What does not follow this pattern so well is the cash price for feeder cattle. The feeder cattle index traded over $244 this week which is an $8 premium to the nearby January futures contract. Futures prices and the feeder cattle index generally converge as the expiration of a contract month approaches. This is important because the CME feeder cattle index is used to settle open contracts. Thus, either the feeder cattle index will have to drop off sharply or the nearby feeder cattle futures price will have to continue to escalate.
What may be more feasible are a small decline in the index price and an increase in the nearby futures price. Such discrepancies in the market can make it difficult to hedge cattle successfully as basis risk is relatively high. Additionally, the cost of at-the-money puts and calls are relatively expensive due to volatility in the market and the sheer magnitude of prices.

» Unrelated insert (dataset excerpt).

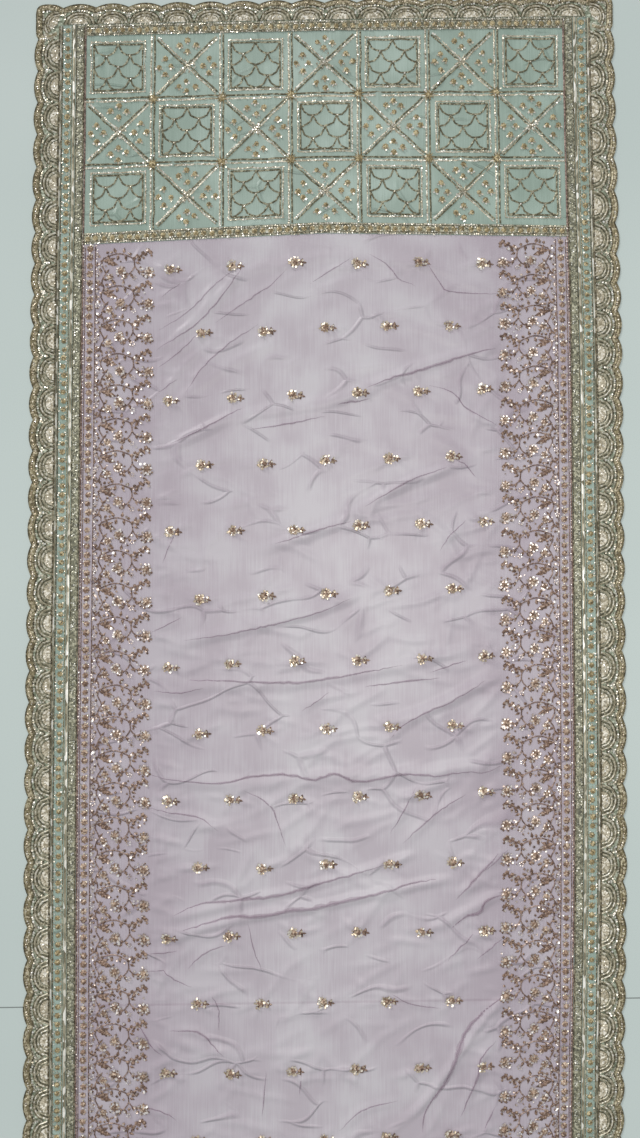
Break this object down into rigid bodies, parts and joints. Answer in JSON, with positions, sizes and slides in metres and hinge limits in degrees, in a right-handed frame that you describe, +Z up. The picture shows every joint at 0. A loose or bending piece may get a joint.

TECHNICALLY SPEAKING: Based on Thursday’s closing prices, December live cattle closed at $166.45. Support is at $166.00, then $164.85. Resistance is at $167.15 then $168.30. The RSI is 43.87. February live cattle closed at $166.98. Support is at $166.40, then $165.07. Resistance is at $167.72, then $169.05. The RSI is 44.03. April live cattle closed at $166.45. Support is at $166.40, then $166.10. Resistance is at $167.40, then $168.75. The RSI is 45.36. January feeders closed at $235.95. Support is at $234.61, then $232.01. Resistance is at $233.06 then $235.08. The RSI is 58.78. March feeders closed at $232.05. Support is at $231.03, then $229.01. Resistance is at $233.06, then $235.08. The RSI is 53.72. April feeders closed at $232.55. Support is at $231.20, then $230.78. Resistance is at $232.85 then $234.38. The RSI is 54.07. Friday’s closing prices were as follows: Live/fed cattle –December $164.45 -2.00; February $164.88 -2.10; April $164.30 -2.15; Feeder cattle - January $234.88 -1.08; March $231.23 -0.83; April $230.93 -1.63; May $231.35 -1.25; December corn closed at $3.82 up $0.06 from Thursday.